Questo personaggio è passato alla storia come la dimostrazione palpabile di quanto, già all’inizio del XIX secolo, lo Stato della Chiesa fosse una grottesca sopravvivenza del passato, della cui scomparsa la stessa Chiesa Cattolica dovrebbe rallegrarsi più di chiunque altro. E fra gli amministratori di quello Stato, Gregorio XVI fu sicuramente il peggiore. Lo testimoniano le grandi potenze dell’epoca, in primo luogo l’assolutista e cattolicissima Austria, che vedeva con preoccupazione l’accumularsi di tensioni sociali in uno degli Stati chiave del Nuovo Ordine della Restaurazione, e scongiurava inutilmente il Papa di intraprendere le indispensabili riforme per dare soddisfazione alle legittime aspirazioni del buon popolo del Patrimonio di San Pietro.

(Ma poi, ve li immaginate i papi del XX e del XXI secolo — ma già i grandi del XIX, come Leone XIII — alle prese con il problema di tenere insieme uno degli staterelli più strampalati dell’Europa cristiana — a occuparsi delle rotonde di Viterbo e dello sciopero degli spazzini di Frosinone…?)

Insomma, se Pio IX avesse avuto un pochino di più di spirito profetico — di cui pure non mancava del tutto —, avrebbe dovuto proclamare Santi tutti insieme Mazzini, Garibaldi e il gen. La Marmora.


Ma non è questo che mi interessa oggi.

Quello che mi interessa oggi è una curiosa contraddizione della Chiesa cattolica della fine del XVIII e del XIX secolo. Una specie di “doppiezza” (sia detto senza intento denigratorio), di cui immagino che in primo luogo i Papi dell’epoca abbiano sofferto moltissimo.

Di fronte al mondo moderno, la Chiesa alza le mani e si arrende. L’ottuso e un po’ ridicolo conservatorismo di fronte ad un’evoluzione inarrestabile è una aperta ammissione di sconfitta. Per un secolo intero, la Chiesa rinuncia a fare progetti per il futuro. Una condizione in cui credo che la Chiesa cattolica non si sia mai trovata, in duemila anni di vita — sicuramente non per un tempo così lungo.

Ma questo vale per l’Europa e l’Italia: il mondo in cui la Chiesa cattolica era nata, era vissuta per decine di secoli, che in gran parte aveva plasmato con la sua opera, improvvisamente le appare come una mostruosa e incomprensibile “…sceneggiata…”, di cui il gran Regista è il Demonio in persona.
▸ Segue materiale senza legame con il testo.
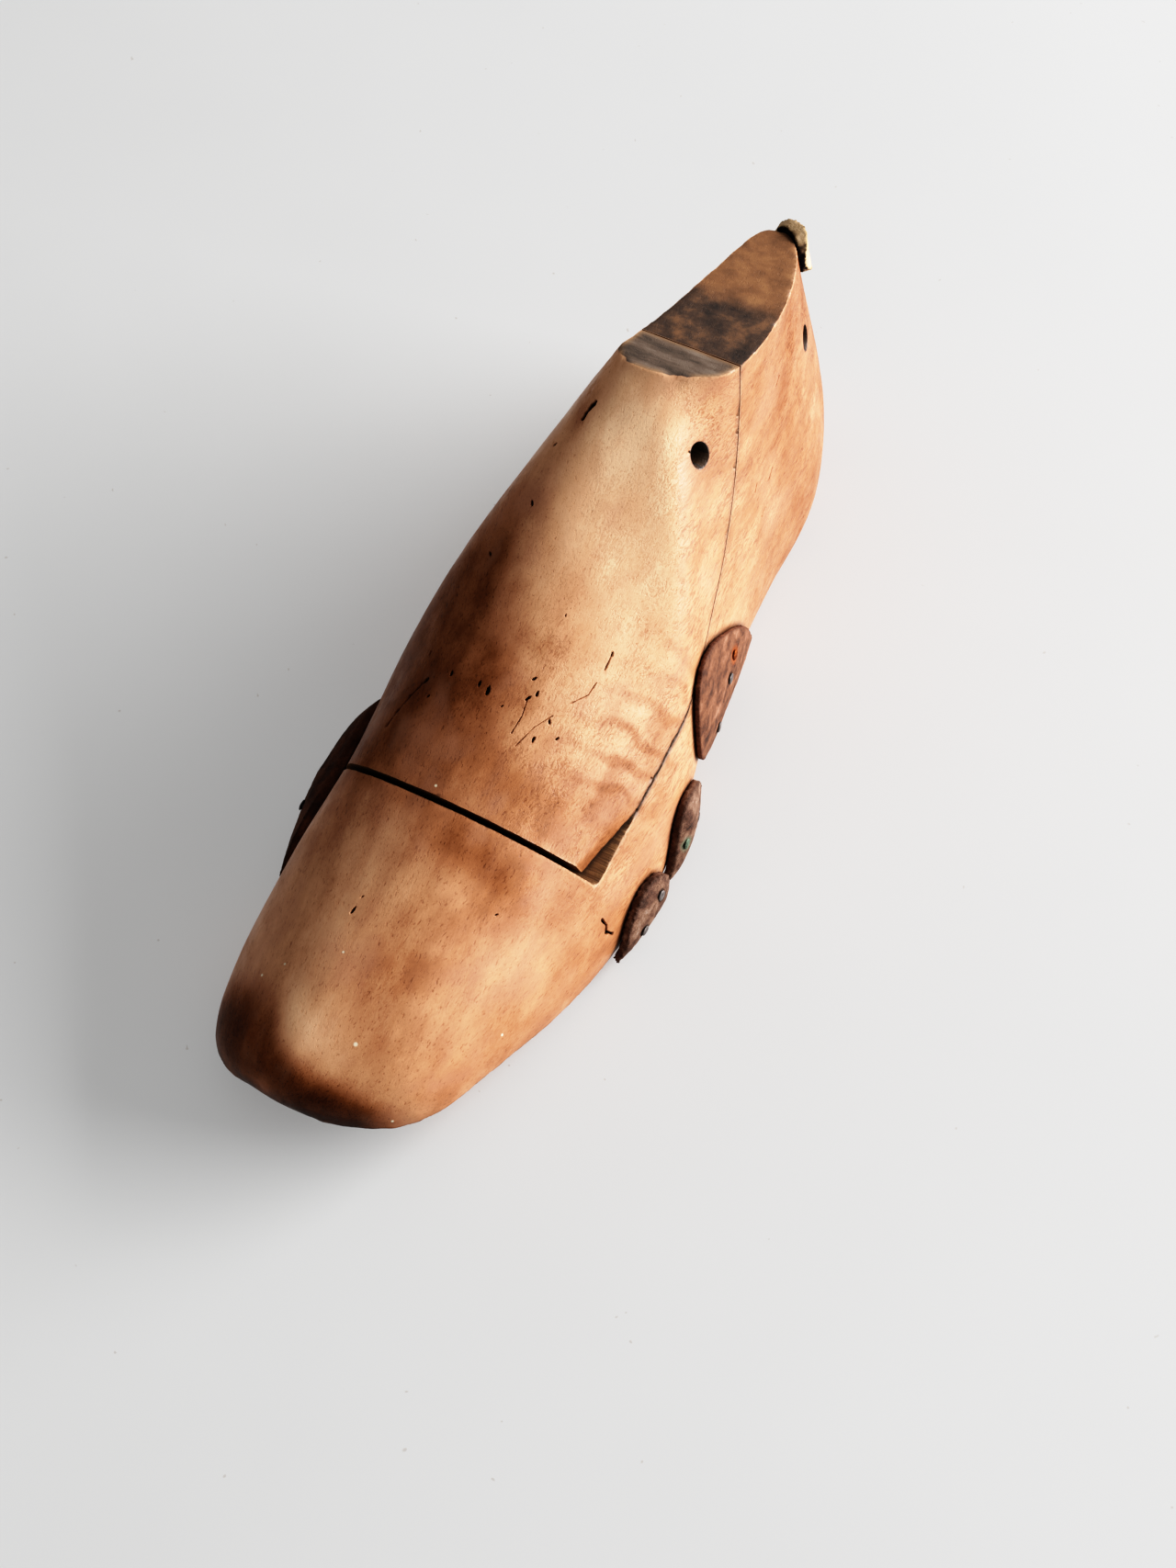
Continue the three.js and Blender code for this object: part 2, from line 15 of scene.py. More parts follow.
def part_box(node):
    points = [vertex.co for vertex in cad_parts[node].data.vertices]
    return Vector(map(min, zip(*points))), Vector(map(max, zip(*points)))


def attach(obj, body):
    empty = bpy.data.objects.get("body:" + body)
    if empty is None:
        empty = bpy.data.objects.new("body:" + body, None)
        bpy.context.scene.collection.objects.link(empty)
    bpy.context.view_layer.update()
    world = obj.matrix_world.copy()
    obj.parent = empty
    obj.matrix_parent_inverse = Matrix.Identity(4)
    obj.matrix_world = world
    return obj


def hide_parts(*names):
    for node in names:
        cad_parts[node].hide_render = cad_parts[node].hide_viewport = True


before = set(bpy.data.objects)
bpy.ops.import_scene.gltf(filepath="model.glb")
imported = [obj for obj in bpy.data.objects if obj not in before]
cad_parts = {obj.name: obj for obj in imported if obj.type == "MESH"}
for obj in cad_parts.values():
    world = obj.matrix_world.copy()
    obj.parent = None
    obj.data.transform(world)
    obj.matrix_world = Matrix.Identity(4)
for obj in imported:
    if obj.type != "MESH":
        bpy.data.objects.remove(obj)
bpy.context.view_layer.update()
MM = 0.001

REST = dict(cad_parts)
CAD_TREES = {
    n: BVHTree.FromObject(o, bpy.context.evaluated_depsgraph_get()) for n, o in REST.items()
}

# ---------------------------------------------------------------- mesh tools


def points_of(mesh):
    co = np.empty(len(mesh.vertices) * 3)
    mesh.vertices.foreach_get("co", co)
    return co.reshape(-1, 3)


def normals_of(mesh):
    out = np.empty(len(mesh.vertices) * 3)
    mesh.vertices.foreach_get("normal", out)
    return out.reshape(-1, 3)


def edges_of(mesh):
    out = np.empty(len(mesh.edges) * 2, int)
    mesh.edges.foreach_get("vertices", out)
    return out.reshape(-1, 2)


def set_points(mesh, co):
    mesh.vertices.foreach_set("co", co.ravel())
    mesh.update()


def set_attributes(mesh, attributes):
    for name, values in attributes.items():
        attribute = mesh.attributes.get(name) or mesh.attributes.new(name, "FLOAT", "POINT")
        attribute.data.foreach_set("value", np.asarray(values, np.float32))


def step(low, high, x):
    t = np.clip((np.asarray(x, float) - low) / (high - low), 0, 1)
    return t * t * (3 - 2 * t)


def noise_at(co_mm, size, seed=0, stretch=(1, 1, 1), octaves=2):
    """Soft noise, about -1 to 1, at each point; size is the blob size in millimetres."""
    offset = Vector((seed * 17.3, seed * -9.1, seed * 5.7))
    scale = [1 / (size * s) for s in stretch]
    out = np.empty(len(co_mm))
    for i, (x, y, z) in enumerate(co_mm):
        place = Vector((x * scale[0], y * scale[1], z * scale[2])) + offset
        out[i] = noise.fractal(place, 1.0, 2.0, octaves)
    return out


def sharp_lines(mesh, degrees):
    """Pairs of points joined by an edge where the surface turns by more than this."""
    limit = math.radians(degrees)
    bm = bmesh.new()
    bm.from_mesh(mesh)
    pairs = [[v.index for v in e.verts] for e in bm.edges if e.calc_face_angle(0) > limit]
    bm.free()
    return np.array(pairs, int).reshape(-1, 2)


def turn_at(mesh):
    """The largest turn of the surface over the edges at each point, in degrees."""
    bm = bmesh.new()
    bm.from_mesh(mesh)
    out = [max((e.calc_face_angle(0) for e in v.link_edges), default=0) for v in bm.verts]
    bm.free()
    return np.degrees(out)


def average(values, pairs, rounds, strength):
    """Moves each value towards the mean of its neighbours over the pairs."""
    n = len(values)
    count = np.bincount(pairs.ravel(), minlength=n).astype(float)
    share = (strength / np.maximum(count, 1))[:, None]
    total = strength * (count > 0)
    for _ in range(rounds):
        near = [
            np.bincount(pairs[:, 0], values[pairs[:, 1], k], n)
            + np.bincount(pairs[:, 1], values[pairs[:, 0], k], n)
            for k in range(3)
        ]
        values = values * (1 - total)[:, None] + np.stack(near, 1) * share
    return values


def soften(values, pairs, rounds=2, strength=0.5):
    """Blurs one value per point over the pairs."""
    return average(np.repeat(values[:, None], 3, 1), pairs, rounds, strength)[:, 0]


def rim_of(mesh, degrees, rounds, strength):
    """1 on the sharp edges, fading out beside them."""
    rim = np.zeros(len(mesh.vertices))
    rim[sharp_lines(mesh, degrees).ravel()] = 1
    return soften(rim, edges_of(mesh), rounds, strength)


WIDEST_SCALE = 0.95  # the largest share of its grid that the remesh modifier lets a piece fill
CORNER_ANGLE = 38
LINE_ROUNDS = 12


def apply_modifiers(piece):
    bpy.context.view_layer.update()
    evaluated = piece.evaluated_get(bpy.context.evaluated_depsgraph_get())
    mesh = bpy.data.meshes.new_from_object(evaluated)
    piece.modifiers.clear()
    piece.data = mesh


def remesh(source, name, cell):
    """A copy of the object as an even mesh of about one cell (mm) that keeps its sharp edges."""
    piece = bpy.data.objects.new(name, source.data.copy())
    bpy.context.scene.collection.objects.link(piece)
    size = max(source.dimensions)
    depth = math.ceil(math.log2(size / (cell * MM * WIDEST_SCALE)))
    modifier = piece.modifiers.new("even", "REMESH")
    modifier.mode = "SHARP"
    modifier.octree_depth = depth
    modifier.scale = size / (cell * MM * 2**depth)
    modifier.use_remove_disconnected = False
    apply_modifiers(piece)
    return piece


def corners_of(node):
    """The places on the CAD surface where three or more sharp edges meet."""
    limit = math.radians(CORNER_ANGLE)
    bm = bmesh.new()
    bm.from_mesh(REST[node].data)
    bmesh.ops.remove_doubles(bm, verts=bm.verts, dist=1e-6)
    sharp = [(v.co.copy(), sum(e.calc_face_angle(0) > limit for e in v.link_edges)) for v in bm.verts]
    bm.free()
    return np.array([place for place, count in sharp if count >= 3]).reshape(-1, 3)


def ease(co, pairs, rounds, free):
    """Smooths over the pairs, then gives the broad shape back; free is how far each point may go."""
    eased = average(co, pairs, rounds, 0.5 * free)
    shrink = average(eased - co, pairs, rounds, 0.5 * free)
    return eased - shrink * free[:, None]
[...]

Ma, a differenza dei buffi cospirazionisti d’oggi, la Chiesa del XIX secolo riuscì ad intravvedere una via d’uscita. E questa via d’uscita sono gli altri continenti. Quel Futuro, a cui in Europa chiude la porta in faccia — convinta che sia il Futuro ad escluderla — essa lo vede aperto nel Mondo Nuovo, in primo luogo in Africa.
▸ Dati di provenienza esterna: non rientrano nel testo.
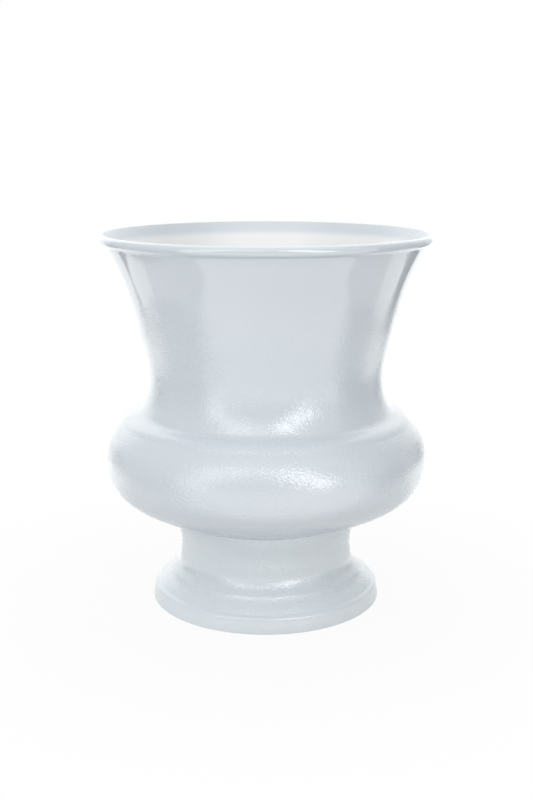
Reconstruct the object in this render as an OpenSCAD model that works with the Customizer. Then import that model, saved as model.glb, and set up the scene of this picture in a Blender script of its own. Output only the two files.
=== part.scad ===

Ciò su cui sto cercando informazioni, e che sembra ormai dimenticato da tutti — a parte qualche storico laico, poiché solo gli storici laici, non accecati dalle “scie chimiche” della partigianeria ideologica e dell’odio devoto, ogni tanto riescono ad aprire nuove vie alla ricerca — è l’azione del Prefetto della Società Cattolica di Propaganda Fide Fra Mauro Cappellari. Una prefettura che appare straordinariamente illuminata — uso deliberatamente quest’aggettivo che ai pretucoli sa di zolfo — come tutta l’azione missionaria cattolica della prima parte del XIX secolo mi sembra animata da autentico spirito profetico.

Non durerà a lungo; già nell’ultimo quarto del secolo la chiesa cattolica in terra d’Africa dovrà fare i conti con i nuovi poteri, e lo stesso detestato Stato italiano troverà in larghi settori delle Missioni dei docili servitori.

Ma almeno nella grande stagione missionaria — nell’epoca del Massaja e del Comboni, per intenderci — ma anche dell’ex garibaldino e cacciatore di mercanti di schiavi Romolo Gessi — quest’essere “fuori dal mondo”, questa autentica fuga dalla realtà fu paradossalmente il fermento culturale ed emotivo di alcuni grandi visionari, capaci di concepire mete che, ancora oggi, ci proiettano al di là dell’epoca dei colonialismi e dei postcolonialismi.